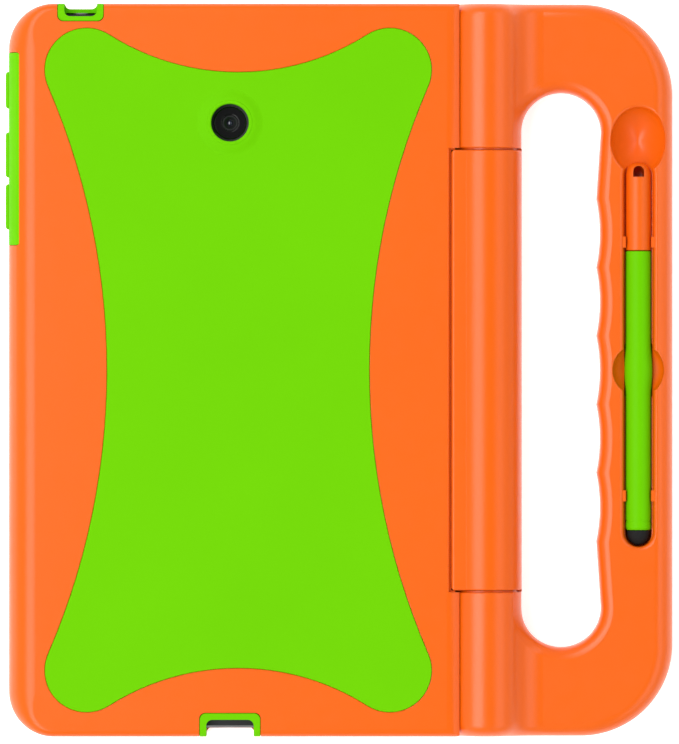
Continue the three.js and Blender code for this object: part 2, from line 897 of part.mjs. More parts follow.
function cameraBarrel() {
  const top = tabletBack + cameraWindowProud;
  const low = top - cameraBarrelHeight;
  const seat = low + cameraBarrelFloor;
  return turned([
    [0, low],
    [cameraBarrelRadius, low],
    [cameraBarrelRadius, top],
    [cameraBarrelRadius - smallEdge, top],
    [cameraPupilRadius + fitGap, top - cameraConeDepth],
    [cameraPupilRadius + fitGap, seat],
    [0, seat],
  ], 0, cameraY, 20);
}

function cameraLens() {
  const top = tabletBack + cameraWindowProud - lensSetback;
  const seat = tabletBack + cameraWindowProud - cameraBarrelHeight + cameraBarrelFloor;
  return turned([
    [0, seat],
    [cameraPupilRadius, seat],
    [cameraPupilRadius, top - lensDome],
    [cameraPupilRadius * 0.7, top - lensDome * 0.3],
    [0, top],
  ], 0, cameraY, 12);
}

// Hinge pieces

function hingeCover() {
  const flat = caseBack - axisZ;
  const flatX = Math.sqrt(barrelRadius ** 2 - flat ** 2);
  const left = axisX - barrelRadius;
  const section = new THREE.Shape();
  const partingAngle = Math.asin(fitGap / barrelRadius);
  section.moveTo(left, axisZ + fitGap);
  section.lineTo(axisX + barrelRadius * Math.cos(partingAngle), axisZ + fitGap);
  section.absarc(axisX, axisZ, barrelRadius, partingAngle, Math.atan2(flat, -flatX));
  section.lineTo(left + coverEdge, caseBack);
  section.absarc(left + coverEdge, caseBack - coverEdge, coverEdge, Math.PI / 2, Math.PI);
  const form = alongY(section, -coverHalf, coverHalf, coverEndEdge, 5);
  const holeTop = boltDepth + coverScrewLength + smallEdge;
  return carve(
    fuse(carve(form, barrelHollow()), coverPosts(axisZ + fitGap, axisZ + barrelRadius - barrelWall / 2)),
    shaftHole(),
    ...screwPlaces().map((y) => rodZ(screwRadius + screwPilot, 0, holeTop, axisX, y)),
  );
}

function hingeShaft(end) {
  const inner = clipRanges()[0][0] - seamGap;
  const outer = knuckleInner + shaftGrip;
  const rod = rodY(shaftRadius, inner, outer, axisX, axisZ, 20);
  const flat = box(
    axisX - barrelRadius,
    axisX + barrelRadius,
    knuckleInner + shaftEnd,
    outer + past,
    axisZ + shaftRadius - shaftFlat,
    openTop,
  );
  const shaft = carve(rod, flat);
  return end > 0 ? shaft : shaft.mirror([0, 1, 0]);
}

// The bore in a knuckle that the shaft's flatted end is pressed into.
function shaftSocket(end) {
  const outer = knuckleInner + shaftGrip + fitGap;
  const round = rodY(shaftRadius + fitGap, knuckleInner - past, outer, axisX, axisZ, 20);
  const flat = box(
    axisX - barrelRadius,
    axisX + barrelRadius,
    knuckleInner + shaftEnd + fitGap,
    outer + past,
    axisZ + shaftRadius - shaftFlat + fitGap,
    openTop,
  );
  const socket = carve(round, flat);
  return end > 0 ? socket : socket.mirror([0, 1, 0]);
}

function frictionClip([y0, y1]) {
  const outer = shaftRadius + clipGap + clipBand;
  const ring = rodY(outer, y0, y1, axisX, axisZ);
  const half = clipTail / 2;
  const tail = box(axisX - half, axisX + half, y0, y1, barrelWall + fitGap, axisZ - shaftRadius);
  return carve(fuse(ring, tail), rodY(shaftRadius + clipGap, y0 - past, y1 + past, axisX, axisZ, 20));
}

// Handle

function gripOpening() {
  const shoulder = (grooveCount * groovePitch) / 2;
  const grooveRadius = groovePitch ** 2 / (8 * grooveDepth) + grooveDepth / 2;
  const spread = Math.asin(groovePitch / 2 / grooveRadius);
  const points = [
    new THREE.Vector2(openingX - openingRadius, -openingY),
    ...arc(openingX, -openingY, openingRadius, Math.PI, Math.PI * 2, 12).slice(1),
  ];
  for (let i = 0; i < grooveCount; i += 1) {
    const y = (i + 0.5) * groovePitch - shoulder;
    const middle = gripX + grooveDepth - grooveRadius;
    const steps = arc(middle, y, grooveRadius, -spread, spread, 5);
    points.push(...(i === 0 ? steps : steps.slice(1)));
  }
  points.push(...arc(openingX, openingY, openingRadius, 0, Math.PI, 12));
  return new THREE.Shape(points.map((p) => p.add(new THREE.Vector2(axisX, 0))));
}

function handleForm() {
  const height = handleThickness - axisZ;
  const coveX = Math.sqrt((barrelRadius + coveRadius) ** 2 - (height + coveRadius) ** 2);
  const tangent = Math.atan2(height + coveRadius, coveX);
  const heelAngle = Math.PI + Math.acos(heelReach / barrelRadius);
  const backX = handleEdgeX - handleBackRound;
  const frontX = handleEdgeX - handleFrontRound;
  const section = new THREE.Shape([
    new THREE.Vector2(axisX - heelReach, 0),
    ...arc(frontX, handleFrontRound, handleFrontRound, -Math.PI / 2, 0, 3),
    ...arc(backX, handleThickness - handleBackRound, handleBackRound, 0, Math.PI / 2, 5),
    ...arc(axisX + coveX, handleThickness + coveRadius, coveRadius, -Math.PI / 2, tangent - Math.PI, 6),
    ...arc(axisX, axisZ, barrelRadius, tangent, heelAngle, 20).slice(1),
  ]);

  const plan = new THREE.Shape();
  const left = axisX - barrelRadius * 2;
  plan.moveTo(left, -halfHeight);
  plan.lineTo(handleEdgeX - handleCorner, -halfHeight);
  plan.absarc(handleEdgeX - handleCorner, handleCorner - halfHeight, handleCorner, -Math.PI / 2, 0);
  plan.lineTo(handleEdgeX, halfHeight - handleCorner);
  plan.absarc(handleEdgeX - handleCorner, halfHeight - handleCorner, handleCorner, 0, Math.PI / 2);
  plan.lineTo(left, halfHeight);
  plan.holes.push(gripOpening());

  const barrelZone = box(left, axisX + coveX, -halfHeight, halfHeight, 0, openTop);
  const plate = slab(plan, 0, handleThickness, frontEdge, endRound, 4);
  const form = alongY(section, -halfHeight, halfHeight, endRound).intersect(fuse(plate, barrelZone));
  const middle = box(left, axisX + openingX - openingRadius, -knuckleInner, knuckleInner, -past, openTop);
  return carve(form, middle, raised(gripOpening(), -past, openTop));
}

function stylusChannel() {
  const half = channelWidth / 2;
  const low = stylusTop - capLength - gripLength - tipLength - channelEndGap;
  const plan = new THREE.Shape();
  plan.absarc(stylusAxisX, low + half, half, Math.PI, Math.PI * 2);
  plan.absarc(stylusAxisX, stylusTop - stylusRadius, half, 0, Math.PI);
  const floorRound = half - channelEdge;
  const channel = raised(plan, channelFloor, handleThickness + channelDepth + half, floorRound, 4);
  const scoopZ = handleThickness + scoopRise;
  const reach = scoopDepth + scoopRise;
  const widen = 1 / Math.sqrt(1 - (scoopRise / reach) ** 2);
  const scoop = ellipsoid(stylusAxisX, scoopY, scoopZ, scoopReachX * widen, scoopReachY * widen, reach);
  const dishSphere = (dishRadius ** 2 + dishDepth ** 2) / (2 * dishDepth);
  const dish = ellipsoid(
    stylusAxisX,
    bulgeY,
    handleThickness - dishDepth + dishSphere,
    dishSphere,
    dishSphere,
    dishSphere,
  );
  return fuse(channel, scoop, dish);
}

// Small lugs at the channel's mouth that the stylus snaps under.
function retainingNubs() {
  const nubs = [];
  [nubTopY, nubLowY].forEach((y) => {
    [-1, 1].forEach((side) => {
      const wall = stylusAxisX + side * (channelWidth / 2 + smallEdge);
      const tip = stylusAxisX + side * (channelWidth / 2 - nubWidth);
      const section = new THREE.Shape();
      section.moveTo(wall, handleThickness - nubRoot);
      section.lineTo(wall, handleThickness - smallEdge);
      section.lineTo(tip, handleThickness - nubDrop);
      section.lineTo(tip, handleThickness - nubDrop - nubTip);
      nubs.push(alongY(section, y - nubLength / 2, y + nubLength / 2));
    });
  });
  return fuse(...nubs);
}

function handleBackHalf(form) {
  const block = form.intersect(bodyBlock(partingZ, openTop));
  const places = handleScrewPlaces();
  return carve(
    fuse(carve(block, stylusChannel()), retainingNubs()),
    shaftSocket(1),
    shaftSocket(-1),
    ...places.map(([x, y]) => screwRoom(axisX + x, y, handleScrewLength)),
  );
}

function handleFrontHalf(form) {
  const block = form.intersect(bodyBlock(-past, partingZ - fitGap));
  return carve(block, ...handleScrewPlaces().map(([x, y]) => screwRoom(axisX + x, y, handleScrewLength)));
}

// Stylus

function stylusCap() {
  const body = turnedY([
    [0, capLow],
    [stylusRadius - stylusEdge, capLow],
    [stylusRadius, capLow + 2 * stylusEdge],
    [stylusRadius, stylusTop - stylusRadius],
    [stylusRadius * 0.87, stylusTop - stylusRadius * 0.5],
    [stylusRadius * 0.5, stylusTop - stylusRadius * 0.13],
    [0, stylusTop],
  ], stylusAxisX, stylusAxisZ);
  return carve(body, rodZ(eyeRadius, 0, openTop, stylusAxisX, stylusTop - eyeInset, 16));
}

function stylusBarrel() {
  const top = capLow - fitGap;
  return turnedY([
    [0, gripLow],
    [stylusRadius - 2 * stylusEdge, gripLow],
    [stylusRadius, gripLow + 2 * stylusEdge],
    [stylusRadius, bulgeY - bulgeLength / 2],
    [stylusRadius + bulge * 0.7, bulgeY - bulgeLength / 4],
    [stylusRadius + bulge, bulgeY],
    [stylusRadius + bulge * 0.7, bulgeY + bulgeLength / 4],
    [stylusRadius, bulgeY + bulgeLength / 2],
    [stylusRadius, top - 2 * stylusEdge],
    [stylusRadius - stylusEdge, top],
    [0, top],
  ], stylusAxisX, stylusAxisZ);
}

function stylusTip() {
  const root = gripLow - fitGap;
  const radius = stylusRadius - 2 * stylusEdge;
  const dome = arc(0, radius + gripLow - tipLength, radius, 0, -Math.PI / 2, 4).map((p) => [p.x, p.y]);
  dome[dome.length - 1][0] = 0;
  return turnedY([...dome.reverse(), [radius, root], [0, root]], stylusAxisX, stylusAxisZ);
}

// Materials

const orange = { color: 0xff762c, roughness: 0.42, metalness: 0 };
const green = { color: 0x7ae204, roughness: 0.62, metalness: 0 };
const black = { color: 0x0d0d0f, roughness: 0.35, metalness: 0 };
const darkGlass = { color: 0x08080c, roughness: 0.06, metalness: 0 };
const steel = { color: 0xb9bcc0, roughness: 0.3, metalness: 1 };
const rubber = { color: 0x141414, roughness: 0.8, metalness: 0 };

const object = new THREE.Group();
const centreX = (caseLeft - padProud + handleEdgeX) / 2;
object.position.set(-centreX, 0, 0);

function place(name, solid, look) {
  const mesh = new THREE.Mesh(toGeometry(solid), new THREE.MeshStandardMaterial(look));
  mesh.name = name;
  object.add(mesh);
}

const form = bodyForm();
const body = carve(form, knucklePockets());
place('rear_shell', rearShell(body), orange);
place('front_frame', frontFrame(body), orange);
const moulding = softMoulding(form);
place('inner_liner', innerLiner(moulding), green);
place('charge_port_frame', chargePortFrame(moulding), green);
padPlaces().forEach(([name, y, length]) => {
  place(`${name}_pad`, buttonPad(y, length), green);
  place(`${name}_key`, tabletKey(y, length), black);
});

place('tablet_housing', tabletHousing(), black);
place('tablet_glass', tabletGlass(), darkGlass);
place('display_panel', displayPanel(), black);
place('camera_window', cameraWindow(), darkGlass);
place('camera_barrel', cameraBarrel(), black);
place('camera_lens', cameraLens(), darkGlass);
place('usb_shell', usbShell(), steel);
place('usb_tongue', usbTongue(), black);
place('headphone_jack', headphoneJack(), black);

place('hinge_cover', hingeCover(), orange);
screwPlaces().forEach((y, i) => place(`cover_screw_${i + 1}`, screw(axisX, y, coverScrewLength), steel));
[['top', 1], ['bottom', -1]].forEach(([name, end], i) => {
  place(`hinge_shaft_${name}`, hingeShaft(end), steel);
  place(`friction_clip_${name}`, frictionClip(clipRanges()[i]), steel);
});

const handle = handleForm();
place('handle_back_half', handleBackHalf(handle), orange);
place('handle_front_half', handleFrontHalf(handle), orange);
handleScrewPlaces().forEach(([x, y], i) => {
  place(`handle_screw_${i + 1}`, screw(axisX + x, y, handleScrewLength), steel);
});
place('stylus_cap', stylusCap(), orange);
place('stylus_barrel', stylusBarrel(), green);
place('stylus_tip', stylusTip(), rubber);

export default object;
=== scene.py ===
"""A child's tablet case with a folding carry handle, dressed for a studio picture.

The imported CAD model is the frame. Each visible piece is modelled again in finer form, in the
same place, and every piece gets its own material. Lengths in the modelling code are in
millimetres from the tablet's middle; the properties are in metres.
"""

import json
import math

import bmesh
import bpy
from bpy.props import FloatProperty, FloatVectorProperty, IntProperty, PointerProperty
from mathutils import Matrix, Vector


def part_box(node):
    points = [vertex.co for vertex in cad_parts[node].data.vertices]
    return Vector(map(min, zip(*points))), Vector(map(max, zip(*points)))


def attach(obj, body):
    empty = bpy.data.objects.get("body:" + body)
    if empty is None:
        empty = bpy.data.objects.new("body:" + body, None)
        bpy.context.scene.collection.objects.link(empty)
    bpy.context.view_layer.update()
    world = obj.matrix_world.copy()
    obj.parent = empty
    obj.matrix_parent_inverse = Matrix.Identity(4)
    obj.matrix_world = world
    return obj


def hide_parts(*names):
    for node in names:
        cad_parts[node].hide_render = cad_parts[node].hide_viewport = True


bl_info = {
    "name": "Tablet Case",
    "version": (1, 0, 0),
    "blender": (4, 5, 0),
    "location": "3D View > Sidebar > Tablet Case",
    "description": "Models and dresses a child's tablet case with a folding handle",
    "category": "Object",
}

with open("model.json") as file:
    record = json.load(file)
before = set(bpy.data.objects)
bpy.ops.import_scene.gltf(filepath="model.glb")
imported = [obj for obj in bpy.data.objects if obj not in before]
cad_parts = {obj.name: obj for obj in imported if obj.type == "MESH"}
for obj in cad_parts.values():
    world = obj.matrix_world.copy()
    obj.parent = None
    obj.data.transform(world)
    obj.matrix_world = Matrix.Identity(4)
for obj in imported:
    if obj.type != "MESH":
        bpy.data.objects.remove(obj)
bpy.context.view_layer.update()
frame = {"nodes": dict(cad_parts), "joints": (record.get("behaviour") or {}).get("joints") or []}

MM = 0.001
tablet_low, tablet_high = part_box("tablet_housing")
MIDDLE_X = (tablet_low[0] + tablet_high[0]) / 2


def measured(node):
    """Low and high corner of a CAD node, in millimetres from the tablet's middle."""
    return [Vector(((c[0] - MIDDLE_X) / MM, c[1] / MM, c[2] / MM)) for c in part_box(node)]


def joint_place(name):
    """A joint's point in millimetres from the tablet's middle."""
    joint = next(j for j in frame["joints"] if j["name"] == name)
    x, y, z = joint["pos_m"]
    return (x - MIDDLE_X) / MM, y / MM, z / MM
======
EXERCISE DIRECTIONS
In the listing above, locate the line with "const handle = handleForm();" and the line with "obj.matrix_world = Matrix.Identity(4)", then extract exactly those lines and every line between them, and nothing more.

EXERCISE RESPONSE
const handle = handleForm();
place('handle_back_half', handleBackHalf(handle), orange);
place('handle_front_half', handleFrontHalf(handle), orange);
handleScrewPlaces().forEach(([x, y], i) => {
  place(`handle_screw_${i + 1}`, screw(axisX + x, y, handleScrewLength), steel);
});
place('stylus_cap', stylusCap(), orange);
place('stylus_barrel', stylusBarrel(), green);
place('stylus_tip', stylusTip(), rubber);

export default object;
=== scene.py ===
"""A child's tablet case with a folding carry handle, dressed for a studio picture.

The imported CAD model is the frame. Each visible piece is modelled again in finer form, in the
same place, and every piece gets its own material. Lengths in the modelling code are in
millimetres from the tablet's middle; the properties are in metres.
"""

import json
import math

import bmesh
import bpy
from bpy.props import FloatProperty, FloatVectorProperty, IntProperty, PointerProperty
from mathutils import Matrix, Vector


def part_box(node):
    points = [vertex.co for vertex in cad_parts[node].data.vertices]
    return Vector(map(min, zip(*points))), Vector(map(max, zip(*points)))


def attach(obj, body):
    empty = bpy.data.objects.get("body:" + body)
    if empty is None:
        empty = bpy.data.objects.new("body:" + body, None)
        bpy.context.scene.collection.objects.link(empty)
    bpy.context.view_layer.update()
    world = obj.matrix_world.copy()
    obj.parent = empty
    obj.matrix_parent_inverse = Matrix.Identity(4)
    obj.matrix_world = world
    return obj


def hide_parts(*names):
    for node in names:
        cad_parts[node].hide_render = cad_parts[node].hide_viewport = True


bl_info = {
    "name": "Tablet Case",
    "version": (1, 0, 0),
    "blender": (4, 5, 0),
    "location": "3D View > Sidebar > Tablet Case",
    "description": "Models and dresses a child's tablet case with a folding handle",
    "category": "Object",
}

with open("model.json") as file:
    record = json.load(file)
before = set(bpy.data.objects)
bpy.ops.import_scene.gltf(filepath="model.glb")
imported = [obj for obj in bpy.data.objects if obj not in before]
cad_parts = {obj.name: obj for obj in imported if obj.type == "MESH"}
for obj in cad_parts.values():
    world = obj.matrix_world.copy()
    obj.parent = None
    obj.data.transform(world)
    obj.matrix_world = Matrix.Identity(4)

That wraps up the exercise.